Hal tersebut bukanlah mengagetkan mengingat masih ada beberapa pengusaha dalam negeri yang masih menggunakan kebudayaan meniru atau memalsukan barang dengan kualitas yang rendah dengan harga yang murah. Atau proses produksi yang menghasilkan barang yang tidak sesuai dengan standar yang telah ditetapkan dalam Standar Nasional Indonesia (SNI) sehingga seolah-olah SNI menjadi kabur karena pengaruh produk lokal itu sendiri. Ditambah lagi dengan minimnya kepercayaan masyarakat dengan produksi dalam negeri karena beberapa hal diantaranya adanya persepsi bahwa barang buatan luar negeri kualitasnya lebih baik daripada produk dalam negeri. Padahal persepsi tersebut belum tentu benar adanya karena banyak kasus barang impor yang ilegal atau membahayakan kesehatan sehingga perlindungan konsumen bisa terganggu.

Sesungguhnya tidak perlu khawatir dengan FTA jika tercipta fanatisme produksi dalam negeri. Tetapi kita tidak pernah sukses mencintai produksi sendiri. Kita masih terjebak dengan persepsi yang belum jelas keakuratan dan kebenaran persepsi tersebut. Misalnya seseorang membeli suatu barang karena image atau merk ternama dari barang tersebut dan sebagian besar digunakan untuk meningkatkan status sosial dalam masyarakat. Maka dengan persepsi tersebut seseorang akan lebih memilih membeli produk yang dibuat di luar negeri dengan model yang bagus serta merk yang ternama. Atau seseorang dengan keadaan ekonomi tertentu lebih memilih membeli produk susu yang murah apalagi buatan luar negeri dengan kualitas yang belum ditentukan serta risiko membahayakan konsumen.

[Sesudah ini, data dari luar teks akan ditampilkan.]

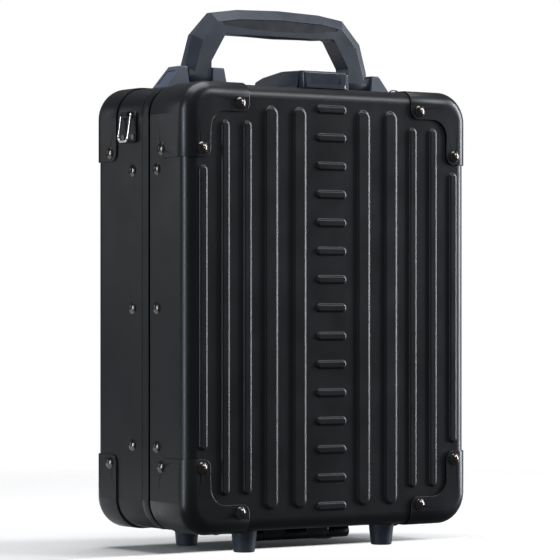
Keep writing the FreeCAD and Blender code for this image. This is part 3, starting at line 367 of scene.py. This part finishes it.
def shade(colour, factor):
    """The colour made darker or lighter by a factor."""
    return tuple(min(1.0, c * factor) for c in colour)


def anodised(name, colour, rough, grain, brushed=None):
    """Bead-blasted anodised metal: fine grain, cloudy handling marks, a little colour drift."""
    f = Finish(name, rough, metallic=0.55, Specular_IOR_Level=0.5)
    f.to("Base Color", f.blend(f.noise(7, 3), shade(colour, 0.88), shade(colour, 1.15)))
    f.to("Roughness", f.spread(f.noise(26, 5, roughness=0.6), rough - 0.035, rough + 0.045))
    f.bump(f.noise(grain, 2), 0.03 * MM, 0.35)
    if brushed is not None:
        f.bump(f.noise(500, 2, stretch=brushed), 0.02 * MM, 0.30)
    return f.mat


def polished(name, colour, rough, wear=0.06):
    """Plated metal: bright, with hazy patches and hair scratches."""
    f = Finish(name, rough, metallic=1.0)
    f.to("Base Color", f.blend(f.noise(60, 4), shade(colour, 0.86), shade(colour, 1.10)))
    f.to("Roughness", f.spread(f.noise(180, 4), rough, rough + wear))
    f.bump(f.noise(900, 2, stretch=(1, 0.15, 1)), 0.01 * MM, 0.25)
    return f.mat


def moulded(name, colour, rough, grain=1500, depth=0.05):
    """Moulded plastic with a spark-eroded grain and slightly uneven gloss."""
    f = Finish(name, rough, Specular_IOR_Level=0.5)
    f.to("Base Color", f.blend(f.noise(14, 3), shade(colour, 0.90), shade(colour, 1.12)))
    f.to("Roughness", f.spread(f.noise(40, 4), rough - 0.05, rough + 0.06))
    f.bump(f.cells(grain), depth * MM, 0.35)
    return f.mat


def rubber(name, colour, rough=0.62):
    """Dense rubber: dull, with fine pitting and dusty scuffs."""
    f = Finish(name, rough, Specular_IOR_Level=0.4)
    f.to("Base Color", f.blend(f.noise(55, 5), shade(colour, 0.85), shade(colour, 1.25)))
    f.to("Roughness", f.spread(f.noise(90, 4), rough - 0.08, rough + 0.10))
    f.bump(f.noise(700, 3), 0.05 * MM, 0.4)
    return f.mat


def woven(name, colour, thread=1100.0):
    """Plain weave: two crossed waves in cloth metres multiplied together, and a soft nap."""
    f = Finish(name, 0.82, Sheen_Weight=0.25, Sheen_Roughness=0.5, Specular_IOR_Level=0.3)
    warp = f.wave(thread, "X")
    weft = f.wave(thread, "Y")
    cloth = f.both(warp, weft)
    drift = f.both(cloth, f.noise(35, 4), "ADD")
    f.to("Base Color", f.blend(drift, shade(colour, 0.62), shade(colour, 1.35)))
    f.to("Roughness", f.spread(f.noise(120, 3), 0.76, 0.90))
    f.bump(cloth, 0.10 * MM, 0.6)
    f.bump(f.noise(60, 3), 0.25 * MM, 0.25)
    return f.mat


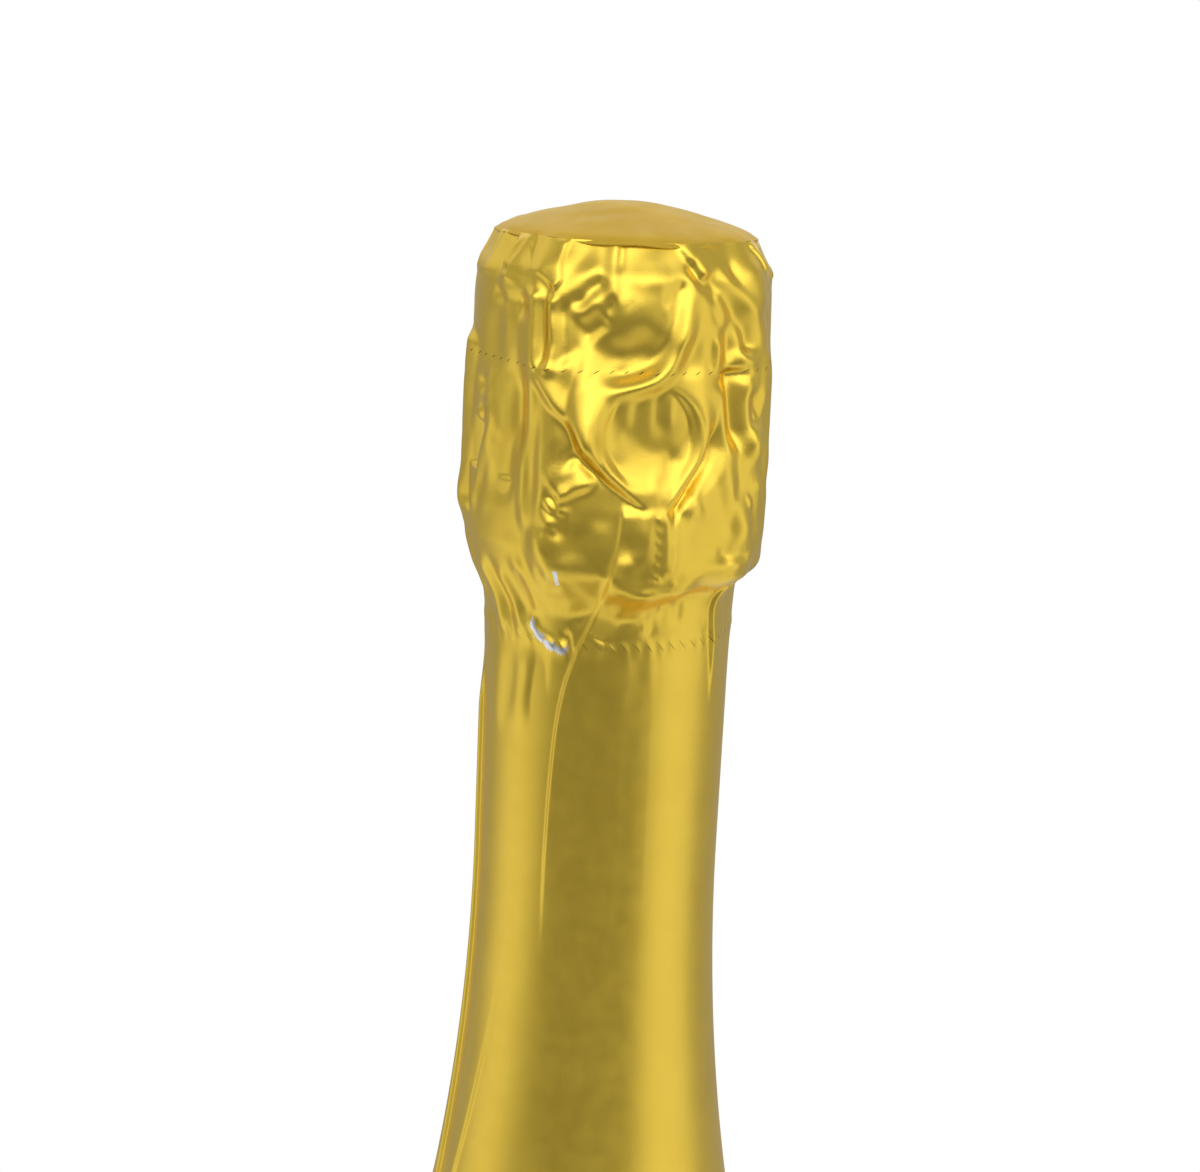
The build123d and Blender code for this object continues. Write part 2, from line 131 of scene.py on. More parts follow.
# Foil pressed over the loop's tail and knuckle
tail_blend = 1.5
tail_right_flat, tail_right_reach = 0.8, 2.6
tail_left_flat, tail_left_reach = 0.7, 5.5
tail_left_power = 1.3
knuckle_cover = 0.95
knuckle_shift = 0.3
knuckle_side_share = 0.45
knuckle_reach_above = 6.0
knuckle_reach_below = 4.6
knuckle_flat, knuckle_end = 0.7, 3.0
knuckle_power_below = 1.8

# Foil drawn over the legs, and its two taut sheets, each from where it starts to where it is full and ends
leg_flat_angle, leg_reach_angle = 1.5, 16.0
right_side_azimuth = 20.0
right_blend_start, right_blend_end = -3.0, 2.0
right_fade_start, right_fade_end = 75.0, 105.0
hood_end, neck_start = 46.0, 52.0
hood_end_radius = 14.75
sheet_start, sheet_full, sheet_end = 13.0, 19.0, 39.4
panel_start, panel_full, panel_end = 22.5, 27.0, 43.0
panel_edge = 14.8

# Folds, drawn on paper rolled to this radius
paper_radius = 17.4
crest_rounding = 0.2
lap_edge = 0.14
lap_limit = 0.3
soft_passes = 12
last_soft_passes = 4
least_share = 0.001
hood_folds_above, hood_folds_below = 1.5, 1.0

# Tear lines: a row of short curved slits above and of long slanted ones below
slit_pitch = 5.4
slit_middle_share, slit_half_share = 0.5, 0.2
slit_curve = 0.18
slit_half_opening = 0.05
dash_pitch = 5.625
dash_share = 0.8
dash_middle_share, dash_half_share = 0.4, 0.34
dash_fall = 1.4
dash_half_opening = 0.035
dash_lip_height = 0.16
dash_lip_width = 0.45
torn_least_share = 0.1

# Steps of the foil's meshes
front_step = 0.36
back_step = 1.1
front_half_angle = 104.0
hood_row_step = 0.12
neck_row_step = 0.4
table_over_rim = 1.5
table_overlap = 3.0
table_under_end = 1.0


def box_mm(node):
    """Lowest and highest corner of a CAD node in millimetres."""
    low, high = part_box(node)
    return low / metres_per_mm, high / metres_per_mm


disc_low, _ = box_mm("foil_disc")
crown_low, _ = box_mm("foil_crown")
band_low, band_high = box_mm("foil_tear_band")
sleeve_low, sleeve_high = box_mm("foil_neck_sleeve")
belt_low, belt_high = box_mm("wire_belt")
ring_low, ring_high = box_mm("wire_cap_ring")

rim_z = disc_low.z + foil_thickness
upper_tear = rim_z - (crown_low.z + band_high.z) / 2
lower_tear = rim_z - (band_low.z + sleeve_high.z) / 2
sleeve_end = rim_z - sleeve_low.z
belt_z = (belt_low.z + belt_high.z) / 2
belt_radius = -belt_low.x - belt_wire / 2
cap_ring_z = (ring_low.z + ring_high.z) / 2
cap_ring_radius = ring_high.x - cap_ring_wire / 2
tail_top_z = belt_z + tail_length
ring_bottom_z = belt_z + ring_over_belt
ring_top_z = ring_bottom_z + ring_height
leg_side_radius = cork_head_radius + wire_gap + leg_wire
leg_ring_radius = ring_radius + wire_gap + leg_wire
leg_side_z = cap_ring_z - leg_bend_fall
eye_radius = belt_wire / 2 + eye_gap + leg_wire / 2
loop_plane = leg_ring_radius


def at(radius, azimuth, z):
    """The point at this radius, azimuth and height."""
    angle = math.radians(azimuth)
    return Vector((radius * math.sin(angle), -radius * math.cos(angle), z))


def turn_between(azimuth, other):
    """The signed angle from other to azimuth."""
    return (azimuth - other + 180) % 360 - 180


def faded(distance, flat, reach):
    """1 up to flat, falling in an even S to 0 at reach."""
    share = np.clip((distance - flat) / (reach - flat), 0, 1)
    return 1 - share * share * (3 - 2 * share)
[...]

Selain mempunyai dampak yang negatif, pemberlakuan perdagangan bebas dengan China mempunyai dampak yang positif. Salah satunya adalah untuk produsen yang mempunyai mental usaha yang kuat maka mereka akan merasa tersaingi dan berlomba untuk semakin meningkatkan kualitas barang yang diproduksi agar mempunyai daya saing dengan produk impor. Dengan demikian maka produsen akan survive dalam kegiatan ekonomi pada perdagangan bebas dan neraca perdagangan negara akan tetap stabil. Tapi masih sedikit produsen yang mempunyai mental tersebut. Sebenarnya ada dua cara yang efektif dalam menghadapi datangnya produk China yang bisa diterapkan pemerintah sebagai opsi alternatif. Cara defensif dilakukan dengan membuat standar yang makin ketat bagi masuknya produk China. Pemerintah sebagai pihak yang berwenang untuk mengawasi datangnya produk impor sering kali kecolongan dalam mengawasi produk impor. Misalnya kasus ditemukannya produk susu dan permen dari China yang mengandung melamin, unsur yang sangat berbahaya bagi kesehatan manusia khususnya kesehatan bayi. Cara ofensif dilakukan dengan melindungi industri dalam negeri melalui sejumlah insentif dan penerapan Standar Nasional Indonesia (SNI) bagi barang produksi dalam negeri dan menghilangkan aturan-aturan yang menghambat industri dalam meningkatkan kualitas produksinya. Dengan penerapan SNI secara ketat terhadap produk dalam negeri dapat meningkatkan kualitas dan daya saing produk dalam negeri dengan produk asing khususnya produk asal China. Serta dengan penerapan SNI maka perlindungan terhadap konsumen akan terjamin karena barang telah sesuai standar yang telah ditentukan. Dengan menghilangkan sejumlah aturan yang menghambat industri dalam meningkatkan kualitas produknya diharapkan industri tidak dihadapkan kepada birokrasi menggurita yang dapat menghambat kinerja industri dalam meningkatkan kualitas barang yang diproduksi.